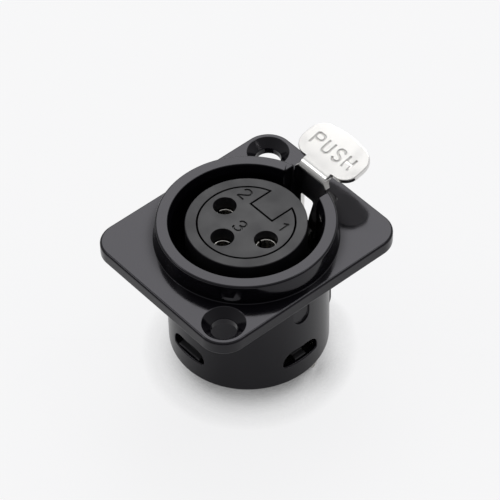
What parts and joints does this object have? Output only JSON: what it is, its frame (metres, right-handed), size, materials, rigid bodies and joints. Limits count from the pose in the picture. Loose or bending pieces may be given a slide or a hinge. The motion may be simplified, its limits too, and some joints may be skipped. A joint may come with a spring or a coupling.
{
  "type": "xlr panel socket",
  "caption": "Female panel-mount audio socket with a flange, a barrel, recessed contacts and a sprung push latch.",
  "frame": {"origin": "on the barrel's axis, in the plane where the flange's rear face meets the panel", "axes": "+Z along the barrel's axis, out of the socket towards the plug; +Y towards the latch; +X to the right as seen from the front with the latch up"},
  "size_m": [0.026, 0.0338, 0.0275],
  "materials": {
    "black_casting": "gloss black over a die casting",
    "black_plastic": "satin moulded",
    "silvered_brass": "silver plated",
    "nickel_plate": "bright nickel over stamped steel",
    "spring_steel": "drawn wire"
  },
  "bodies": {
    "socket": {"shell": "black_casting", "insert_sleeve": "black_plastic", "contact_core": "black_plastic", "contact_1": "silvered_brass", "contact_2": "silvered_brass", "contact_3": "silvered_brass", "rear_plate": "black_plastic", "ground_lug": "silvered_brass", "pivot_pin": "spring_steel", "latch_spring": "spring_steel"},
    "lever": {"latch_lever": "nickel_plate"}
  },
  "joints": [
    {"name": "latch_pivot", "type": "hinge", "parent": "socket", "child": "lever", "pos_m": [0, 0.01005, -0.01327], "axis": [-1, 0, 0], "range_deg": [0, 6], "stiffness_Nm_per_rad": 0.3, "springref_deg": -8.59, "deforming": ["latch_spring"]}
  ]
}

## DIRECTIONS
Reproduce each line verbatim.

## RESULT
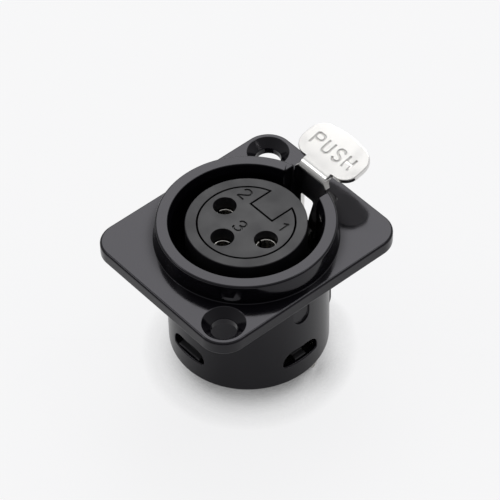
What parts and joints does this object have? Output only JSON: what it is, its frame (metres, right-handed), size, materials, rigid bodies and joints. Limits count from the pose in the picture. Loose or bending pieces may be given a slide or a hinge. The motion may be simplified, its limits too, and some joints may be skipped. A joint may come with a spring or a coupling.
{
  "type": "xlr panel socket",
  "caption": "Female panel-mount audio socket with a flange, a barrel, recessed contacts and a sprung push latch.",
  "frame": {"origin": "on the barrel's axis, in the plane where the flange's rear face meets the panel", "axes": "+Z along the barrel's axis, out of the socket towards the plug; +Y towards the latch; +X to the right as seen from the front with the latch up"},
  "size_m": [0.026, 0.0338, 0.0275],
  "materials": {
    "black_casting": "gloss black over a die casting",
    "black_plastic": "satin moulded",
    "silvered_brass": "silver plated",
    "nickel_plate": "bright nickel over stamped steel",
    "spring_steel": "drawn wire"
  },
  "bodies": {
    "socket": {"shell": "black_casting", "insert_sleeve": "black_plastic", "contact_core": "black_plastic", "contact_1": "silvered_brass", "contact_2": "silvered_brass", "contact_3": "silvered_brass", "rear_plate": "black_plastic", "ground_lug": "silvered_brass", "pivot_pin": "spring_steel", "latch_spring": "spring_steel"},
    "lever": {"latch_lever": "nickel_plate"}
  },
  "joints": [
    {"name": "latch_pivot", "type": "hinge", "parent": "socket", "child": "lever", "pos_m": [0, 0.01005, -0.01327], "axis": [-1, 0, 0], "range_deg": [0, 6], "stiffness_Nm_per_rad": 0.3, "springref_deg": -8.59, "deforming": ["latch_spring"]}
  ]
}